The plan’s safety measures also appealed to councilmember Stephanie Bourland, who was particularly pleased with its proposed realignment of Haggard’s intersection of Williamson Avenue, where she complained drivers must currently “make some weird turn” to avoid winding up in the wrong lane.
Meanwhile, Mark Greene, Elon’s mayor pro tem, observed the plan’s flexibility, which he said will be crucial due to the ever-changing landscape which serves as the backdrop for Haggard Avenue.
“Face it: things are going to change over the years,” Greene added. “Funding is going to change, and things in the town are going to change.”
“None of this is set in stone,” agreed councilman Randy Orwig. “At first, I wanted to say that medians are set in concrete; they’re not set in stone.”
The town’s consultant was quick to concur with the councilman’s jape.
“It’s not set in stone, and it’s not set in concrete,” she said. “It’s meant to be worst case scenario.
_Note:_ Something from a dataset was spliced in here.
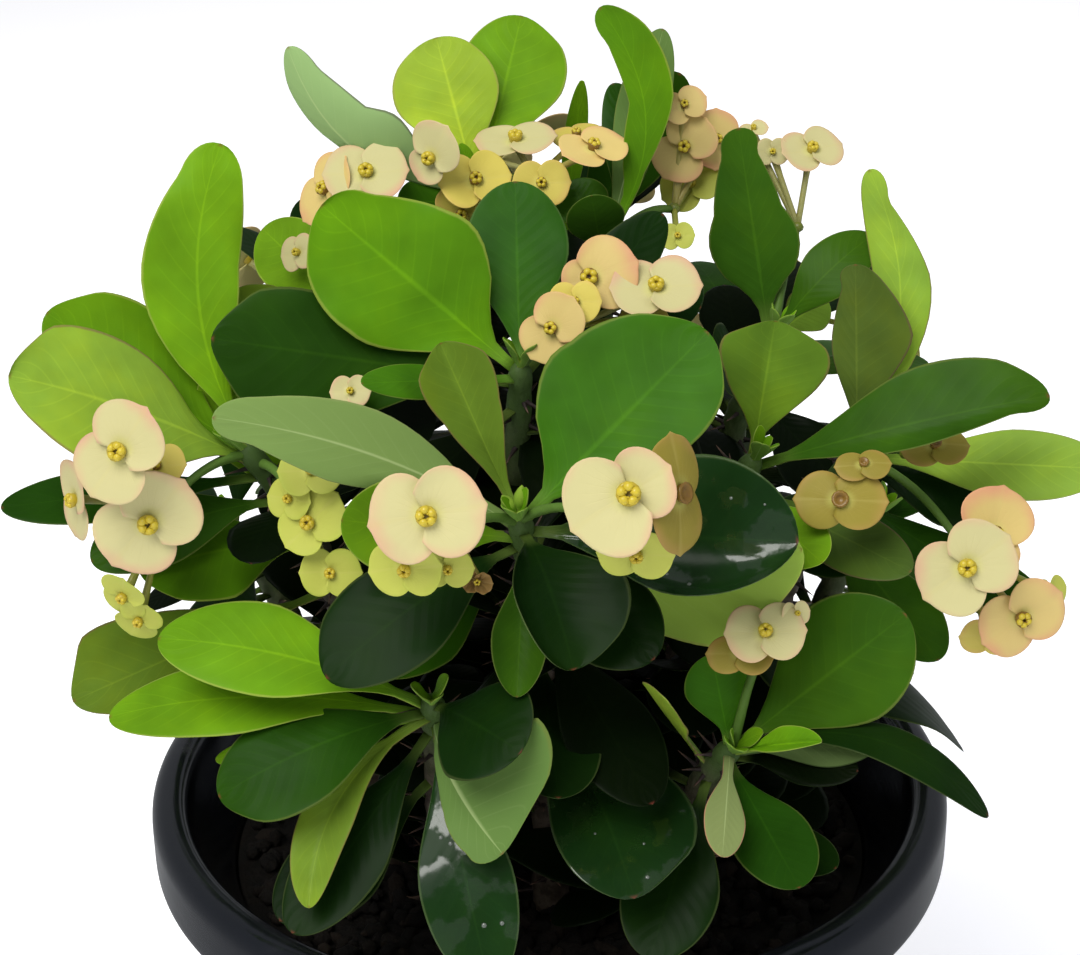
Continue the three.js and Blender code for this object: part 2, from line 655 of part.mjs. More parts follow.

The roundabouts are the worst case for funding.”
Suverkrubbe went on to share some recommendations for how the town’s leaders could draw down the revenue to implement parts of the Haggard Avenue plan. For starters, she advised them to pitch the proposal to the Burlington-Graham Metropolitan Planning Organization, which distributes state and federal transportation funds in the Burlington area.
“It’s not going to be a cheap project,” she added. “But it’s going to be an important project, so you need to get as much state funding as you can…It will be put in for funding from the state, and I think that having all three phases together can only help you.”
In the end, the council voted 5-to-0 to adopt the plan as it was presented, following a 9-to-0 endorsement from the town’s planning board, which also voted on the plan during Tuesday’s proceedings.